Launched in 2002, the four-day Art Basel (an off shoot of Art Basel in Switzerland, started in 1970) is a huge affair — last year's event saw 50,000 fair goers — and though businesses were happy to see us and locals kind, you definitely got the impression that it's a bit of a logistical nightmare for those who have to work and live in Miami (our first clue this might be similar to SXSW).
A list of all the fairs this year not counting the main Art Basel Miami Beach at the convention center: Aqua 12, Design Miami, Ink Miami, NADA, Select, UNTITLED, Verge, Art Asia, Artexpo Miami, Art Miami, Context, Fountain Miami, Just Mad Miami, Miami Project, Miami River, International Contemporary Jewelry Fair, OVERTURE, Pool, Pulse Miami, Red Dot Miami, Scope Miami, Seven.
How many of those I managed to attend? A whopping four. I tried!
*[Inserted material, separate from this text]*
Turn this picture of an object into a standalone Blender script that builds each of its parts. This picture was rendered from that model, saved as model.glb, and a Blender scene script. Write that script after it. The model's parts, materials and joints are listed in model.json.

Next year.
You'll stumble on cool/hip/surprising things.
Just like you might come across a neat band no one's discovered yet, in Miami we stumbled on a geometric pop up bar constructed of wood by Cuban art collective Los Carpinteros sponsored by Absolut Vodka known as the Güiro Art Bar and located close enough to the beach to hear the waves.
In Midtown we came across Peter Anton's "Sugar and Gomorrah", a carnival ride with kissing, underwear, a surprise twist ending and no discernible purpose for existing.
There will be WTF moments.
You know how sometimes you'll be walking around the East Side during SXSW and you'll hear some weird synth noises coming over a fence, or some cringe-worthy guy trying to rap?
The WTF feelings you have at Art Basel stem more from spotting art of really bad quality or weird "Is this art?"-ness. Rhinestone-covered cheeseburger? Okay, sure. An embroidered bust of David Bowie attached to an x-ray of ribs? I'll take three.
Luckily, these moments were few and far between, and most art spotted was inspiring and cool.